By 2026, more than 50 countries have experimented with or actively operate weather-modification programs. China is widely considered the largest operator in the world. Its national weather-modification program expanded dramatically after the 2008 Beijing Olympics, where cloud-seeding aircraft and rockets were used to reduce the chance of rain during ceremonies. By the 2020s, China was operating weather-modification systems across hundreds of thousands of square miles, with plans covering regions larger than many countries. The United States continues cloud-seeding programs in states such as Colorado, Utah, Wyoming, Idaho, Nevada, and California to increase snowpack and water resources. The UAE conducts hundreds of cloud-seeding missions annually using specialized aircraft. Modern techniques now include silver iodide flares, hygroscopic salt particles, advanced weather radar, AI-assisted forecasting, satellite monitoring, and atmospheric modeling systems. At the same time, new forms of climate engineering have emerged, including marine cloud brightening, stratospheric aerosol injection, and carbon-removal technologies designed to influence global climate rather than local weather. This is where many modern conspiracy theories emerge.
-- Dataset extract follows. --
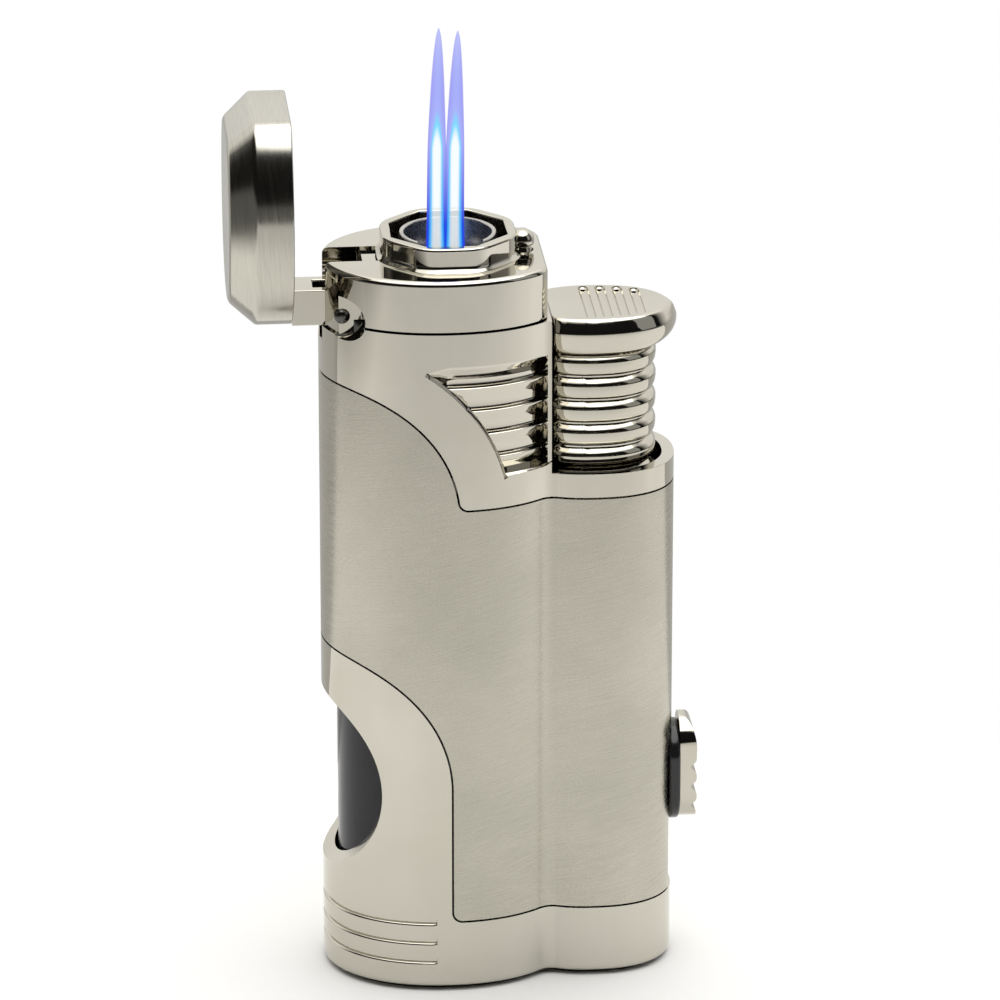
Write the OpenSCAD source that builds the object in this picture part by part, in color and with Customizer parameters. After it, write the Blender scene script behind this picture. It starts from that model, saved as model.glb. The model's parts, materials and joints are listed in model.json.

Proven capabilities include limited rainfall enhancement, fog dispersal, and hail suppression. More speculative claims involve controlling hurricanes, steering storms, creating droughts, triggering disasters, or operating secret climate weapons. What history clearly shows is that governments have spent 80 years (1946–2026) researching ways to influence weather, have successfully modified some localized atmospheric conditions, and continue investing billions into understanding and potentially managing environmental systems. The debate today is no longer whether weather can be influenced—it is how much influence is possible, who controls it, and where the line exists between weather modification and climate engineering.